The parser's state map describes what happens when the next token is consumed;
mapping each possible configuration of the automaton's state data hasn't to do
with instructions executed while it operates; it is motive, not motion.

Then write a tokenizer, which converts the input data to a set of named tokens.
Really this can be made part of the parsing step; but it costs practically no
time to specify the tokenizer separately, which is modular and aids maintenance.
A tokenizer can be a scanner, like Flex, which recognizes patterns in data. Or
it could be any algorithm whose output conforms to the parser's input format.
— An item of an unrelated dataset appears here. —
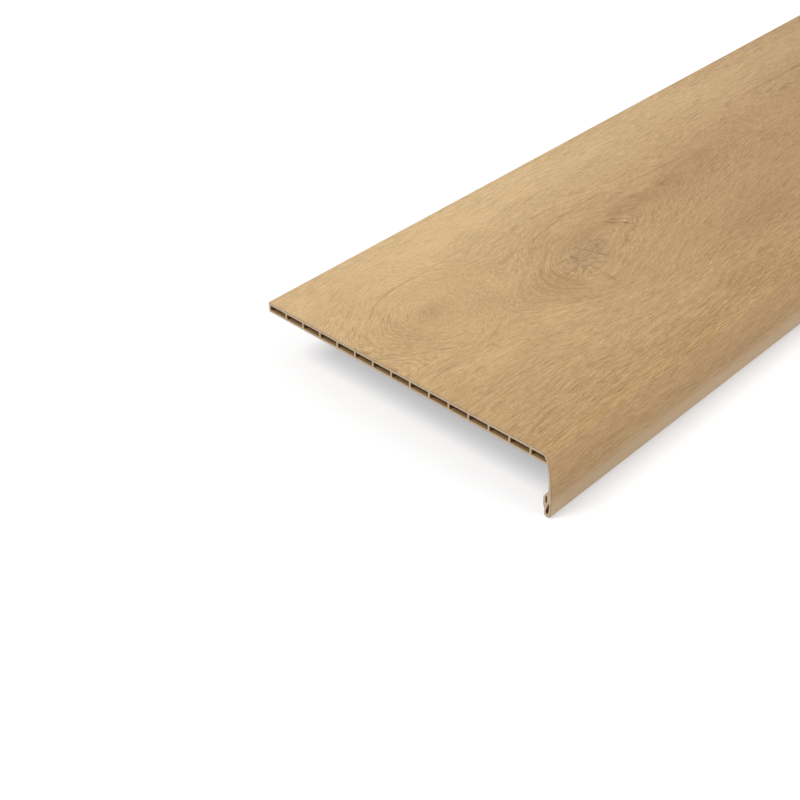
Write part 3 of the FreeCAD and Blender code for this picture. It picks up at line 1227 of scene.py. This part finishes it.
class OBJECT_OT_stair_tread(bpy.types.Operator):
    """Builds the hollow stair tread with its oak decor film"""

    bl_idname = "object.stair_tread_build"
    bl_label = "Build tread"

    def execute(self, context):
        sizes = context.scene.tread_sizes
        finish = context.scene.tread_finish
        builder = TreadBuilder(sizes)
        builder.build()
        materials = [
            oak_material(finish),
            film_edge_material(finish),
            cut_material(finish),
            bare_material("extruded_composite", finish.skin),
            # Painted shade: darker, browner composite inside the chambers and the lip's drop
            bare_material("chamber_painted_shade", finish.chamber),
        ]
        tread = builder.finish("tread", materials)
        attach(tread, "root")
        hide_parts("stair_tread")
        return {"FINISHED"}


class OBJECT_OT_tread_stage(bpy.types.Operator):
    """Sets up the pale floor, the soft light and the camera"""

    bl_idname = "object.stair_tread_stage"
    bl_label = "Build stage"

    def execute(self, context):
        look = context.scene.stage_look
        make_floor(look)
        make_world(look)
        make_lamps(look)
        make_camera(look)
        context.scene.view_settings.view_transform = "Standard"
        return {"FINISHED"}


class VIEW3D_PT_stair_tread(bpy.types.Panel):
    """Sizes, finish and stage of the stair tread"""

    bl_label = "Stair tread"
    bl_space_type = "VIEW_3D"
    bl_region_type = "UI"
    bl_category = "Stair tread"

    def draw(self, context):
        scene = context.scene
        groups = {
            "Sizes": scene.tread_sizes, "Finish": scene.tread_finish, "Stage": scene.stage_look}
        for title, group in groups.items():
            box = self.layout.box()
            box.label(text=title)
            for name in group.__annotations__:
                box.prop(group, name)
        self.layout.operator(OBJECT_OT_stair_tread.bl_idname)
        self.layout.operator(OBJECT_OT_tread_stage.bl_idname)


classes = (
    TreadSizes,
    TreadFinish,
    StageLook,
    OBJECT_OT_stair_tread,
    OBJECT_OT_tread_stage,
    VIEW3D_PT_stair_tread,
)


def register():
    """Registers the classes and hangs their settings on the scene."""
    for item in classes:
        bpy.utils.register_class(item)
    bpy.types.Scene.tread_sizes = PointerProperty(type=TreadSizes)
    bpy.types.Scene.tread_finish = PointerProperty(type=TreadFinish)
    bpy.types.Scene.stage_look = PointerProperty(type=StageLook)


def unregister():
    """Takes the settings and the classes away again."""
    del bpy.types.Scene.stage_look
    del bpy.types.Scene.tread_finish
    del bpy.types.Scene.tread_sizes
    for item in reversed(classes):
        bpy.utils.unregister_class(item)


def main():
    """Builds the tread and the stage."""
    register()
    bpy.ops.object.stair_tread_build()
    bpy.ops.object.stair_tread_stage()


if __name__ == "__main__":
    main()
If
the data is already tokenized, or formed in such manner as the parser mustn't
need any assistance to understand it, tokenization is unnecessary; although you
might reformat the data slightly or alter some tokens before parsing them.

Tokenize the input and feed it to the parser which executes the above algorithm.
During the parse phase, additional computations are performed by the subroutines
you specified to compute the semantic values of token reductions. Afterward, you
have either executed your program or built a data structure to execute it later.

Now that you have sunk the foundation of the idea, let's cover it in concrete.

Using MLPTK as a debugging console, I have written a manuscript that I named
"Quadrare Lexema," which reads "to square the words." In fact, because the QL
library shall eventually form the backbone of a major overhaul of MLPTK's CLI,
and because the sacral pelvic articulation does conjoin the dorsal vertebrae,
my new experiment is the demonstrative proof that it is hip to be square.

If you would kindly accept my profuse contrition for spending an entire lecture
to set up that joke; I shall, throughout the next few posts, walk you through QL
and explain more-or-less exactly what it is doing. I plan to write them by June.